The exceptional and unadulterated aesthetic atmosphere of the forest in
combination with the gurgle of the waterfalls is unique and singular and
one should by all means experience it as one of the phenomena of this
area. The forests of the Plitvice Lakes National Park are habitats of
wild animals: bears, wolves and wildcats – lynxes. The brown bear is
recognized as a sort of trademark and is one of the Park’s symbols.
In individual parts of the Park there reigns complete tranquillity that
is only disturbed by numerous insects, the flutter of the butterflies’
wings or cries of some among more than 160 bird species. By the latest
explorations it was determined that there are also 20 species of bats
that live in different habitats in caves and hollows under the tree
bark. Except for the watercourse, lakes, waterfalls, travertine, plant
and animal world, one of the least explored phenomena of Plitvice are
the caves with their interesting fauna and cave decorations.
The Plitvice Lakes were proclaimed National Park on April 1949 as the
first such protected region of this kind in Croatia.
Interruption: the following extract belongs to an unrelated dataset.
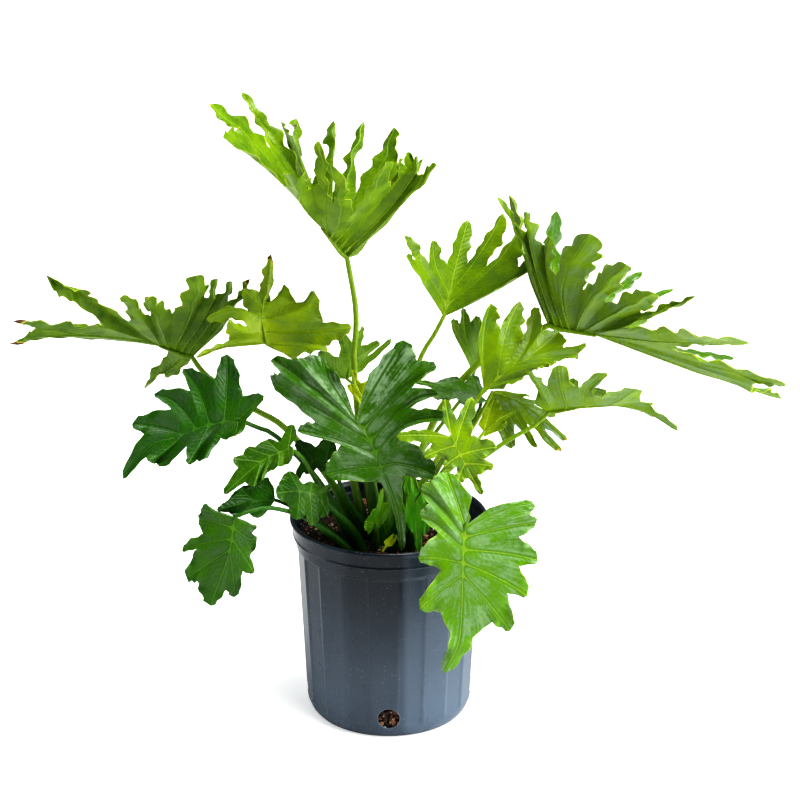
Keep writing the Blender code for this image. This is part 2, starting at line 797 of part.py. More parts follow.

All the mentioned
natural beauties, among them the uninterrupted process of the building
up of travertine waterfall cascades as a unique natural phenomenon on
the world scale and a prerequisite of the survival of the Plitvice
Lakes, all of these were the reasons that the Plitvice Lakes National
Park was inscribed in the UNESCO World Heritage Site in the year 1979.
Approaching the 60th anniversary of nature protection and 30 years of
being UNESCO’s natural property, the Plitvice Lakes even today represent
a challenge for the numerous visitors and scientists who are
particularly engaged in the issue of the protection of the region’s
indigenous and unspoiled natural beauty for future generations.
Besides the natural beauties, that can only speak about the Plitvice
Lakes as a unique natural phenomenon in superlatives, the fame about
this singular landscape is adequately conveyed by numerous visitors as
well. Let this postage stamp contribute to the perception of this
special place – the Plitvice Lakes National Park.